Стоп, скажет читатель, о чём вы говорите? При чём здесь литература, это же публицистика. Что до темы заброшенных деревень, хуторов, так она была отработана “деревенской прозой” ещё лет тридцать назад. Сейчас это не модно. Об этом пишут разве что “патриоты со справкой” из “Нашего современника” и “Молодой гвардии”. Потому и пишу, что тема не модная. Русские писатели, традиционно, о народе заботились, за народ болели. Да, да, не надо смеяться. Может быть народу-то как раз это и не было нужно, а вот интеллигенции — необходимо. Необходимо помнить о том, что есть люди, которые тебя кормят, тебя одевают. Не только о народе думали, но шире — об Отечестве. Вспомним, что двадцать лет назад именно писатели выступили первыми против идеи переброски северных рек. И спасли ведь целые районы, а сколько денег сэкономили!
Да, литература самоценна, не стоит превращать её в публицистику. И всё же… Интеллигенция использовала народ, чтобы получить необходимую ей свободу слова, а затем позабыла о благодетеле. Писатели ушли в постмодернистские игры. Народ для них не более чем объект иронии (часто довольно-таки примитивной). Писатели (не все, конечно, но, увы, многие) презирают народ, и народ платит им той же монетой, голосует “против” собственным кошельком. Лишь немногие из произведений, получивших “Букер”, “Антибукер”, “Аполлона Григорьева” и даже “Дебют” и “Национальный бестселлер” заинтересовали массового читателя. Удивляться нечему. Странно другое: писатели ещё обижаются на то, что их не читают! Господа, писать занимательно вы считаете ниже своего достоинства, массового читателя презираете, о понятии народ вообще забыли, не желаете и знать жизнь народа; и вы ещё хотите, чтобы вас читали, любили, чтобы книги ваши покупали?!
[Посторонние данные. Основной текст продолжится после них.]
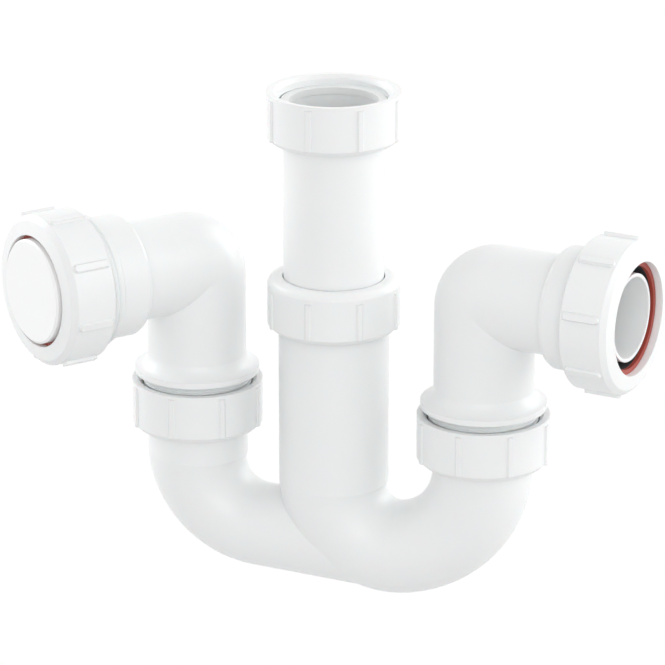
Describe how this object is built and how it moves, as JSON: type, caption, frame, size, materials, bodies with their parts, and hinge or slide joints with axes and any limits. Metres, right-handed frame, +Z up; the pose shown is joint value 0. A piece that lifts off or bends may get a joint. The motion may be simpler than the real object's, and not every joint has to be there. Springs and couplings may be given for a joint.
{
  "type": "sink trap",
  "caption": "White W-shaped sink trap with a telescopic inlet tube, a captive inlet nut, and two swivel elbow outlets, one of them closed by a blanking cap.",
  "frame": {"origin": "on the inlet's axis, level with the top face of the inlet washer, where the tail of the sink waste seats", "axes": "+Z up along the inlet's axis, +X along the row of legs towards the open outlet, -Y to the front"},
  "size_m": [0.2766, 0.1107, 0.2225],
  "materials": {
    "white_plastic": "satin moulded polypropylene",
    "washer_plastic": "soft white polyethylene",
    "ring_plastic": "red polypropylene",
    "seal_rubber": "matt black rubber"
  },
  "bodies": {
    "trap": {"trap_body": "white_plastic", "slide_seal": "seal_rubber", "left_swivel_washer": "washer_plastic", "right_swivel_washer": "washer_plastic"},
    "inlet": {"inlet_tube": "white_plastic", "inlet_washer": "washer_plastic"},
    "inlet_collar": {"inlet_nut": "white_plastic"},
    "slide_carrier": {"slide_ring": "ring_plastic"},
    "slide_collar": {"slide_nut": "white_plastic"},
    "left_swivel": {"left_swivel_nut": "white_plastic"},
    "right_swivel": {"right_swivel_nut": "white_plastic"},
    "left_arm": {"left_elbow": "white_plastic"},
    "right_arm": {"right_elbow": "white_plastic", "right_outlet_seal": "seal_rubber"},
    "left_stop": {"left_thrust_ring": "ring_plastic", "left_outlet_seal": "seal_rubber", "blanking_cap": "white_plastic"},
    "right_stop": {"right_thrust_ring": "ring_plastic"},
    "left_collar": {"left_outlet_nut": "white_plastic"},
    "right_collar": {"right_outlet_nut": "white_plastic"}
  },
  "joints": [
    {"name": "inlet_slide", "type": "slide", "parent": "trap", "child": "inlet", "axis": [0, 0, 1], "range_m": [-0.04, 0.018]},
    {"name": "inlet_nut_turn", "type": "hinge", "parent": "inlet", "child": "inlet_collar", "pos_m": [0, 0, 0], "axis": [0, 0, 1], "continuous": true},
    {"name": "slide_ring_lift", "type": "slide", "parent": "trap", "child": "slide_carrier", "axis": [0, 0, 1], "range_m": [0, 0.007]},
    {"name": "slide_nut_turn", "type": "hinge", "parent": "slide_carrier", "child": "slide_collar", "pos_m": [0, 0, -0.0777], "axis": [0, 0, 1], "range_deg": [0, 1080]},
    {"name": "left_swivel_nut_turn", "type": "hinge", "parent": "trap", "child": "left_swivel", "pos_m": [-0.0635, 0, -0.1314], "axis": [0, 0, 1], "continuous": true},
    {"name": "right_swivel_nut_turn", "type": "hinge", "parent": "trap", "child": "right_swivel", "pos_m": [0.068, 0, -0.1314], "axis": [0, 0, 1], "continuous": true},
    {"name": "left_elbow_swivel", "type": "hinge", "parent": "trap", "child": "left_arm", "pos_m": [-0.0635, 0, -0.1314], "axis": [0, 0, 1], "range_deg": [-155, 50]},
    {"name": "right_elbow_swivel", "type": "hinge", "parent": "trap", "child": "right_arm", "pos_m": [0.068, 0, -0.1314], "axis": [0, 0, 1], "range_deg": [-95, 110]},
    {"name": "left_ring_slide", "type": "slide", "parent": "left_arm", "child": "left_stop", "axis": [-0.592, -0.8059, 0], "range_m": [-0.008, 0.005]},
    {"name": "left_outlet_nut_turn", "type": "hinge", "parent": "left_stop", "child": "left_collar", "pos_m": [-0.10494, -0.05641, -0.0778], "axis": [-0.592, -0.8059, 0], "range_deg": [-1224, 720]},
    {"name": "right_ring_slide", "type": "slide", "parent": "right_arm", "child": "right_stop", "axis": [0.9903, -0.1392, 0], "range_m": [0, 0.011]},
    {"name": "right_outlet_nut_turn", "type": "hinge", "parent": "right_stop", "child": "right_collar", "pos_m": [0.12742, -0.00835, -0.0778], "axis": [0.9903, -0.1392, 0], "range_deg": [0, 1620]}
  ],
  "couplings": [
    {"joint": "slide_ring_lift", "follows": "slide_nut_turn", "m_per_rad": 0.0003675},
    {"joint": "left_ring_slide", "follows": "left_outlet_nut_turn", "m_per_rad": 0.0003675},
    {"joint": "right_ring_slide", "follows": "right_outlet_nut_turn", "m_per_rad": 0.0003675}
  ]
}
О мутации интеллигенции, из буйной и вечно протестующей превратившейся в лояльную и только что не раболепную, писал ещё Солженицын в “Образованщине”, за что интеллигенты его били и бьют: “Как он смеет нас поучать, какое право имеет? Да он вообразил себя ветхозаветным пророком!” Да не поучал он вас, а к совести вашей взывал. Или ошибся: взывать уже не к чему? Московская интеллигенция, в общем достаточно благополучная, позабыла о менее успешных соотечественниках. Сейчас у нас принято не помогать бедным, а презирать бедных. В начале девяностых популярно было выражение: “Лучше быть богатым и здоровым, чем бедным и больным”. С маниакальным упорством его повторяли и повторяют, будто можно найти на свете идиота, который бы добровольно пожелал быть бедным и больным (религиозных фанатиков, сектантов в расчет не беру).
Господа писатели! Вы жалуетесь на отсутствие сюжетов: вычерпали, мол, море, писать не о чем. Смотрите внимательней, жизнь поставит вам миллион сюжетов. Пусть источником материала для вас станет не только написанное предшественниками, но и реальность; в конечном счёте — жизнь позабытого вами народа. Господа, очнитесь, наконец! Неужели вам и впрямь нравится, что ваши книги читают только члены жюри. Нет, не зовите Русь к топору. Боже упаси вас от этого. Но вспоминайте хоть время от времени о традициях русской литературы. Вспомните, что есть такие понятия как “стыд” и “совесть”. Не игнорируйте читателя, не презирайте его, даже если он этого заслуживает. Ведь он ответит вам тем же.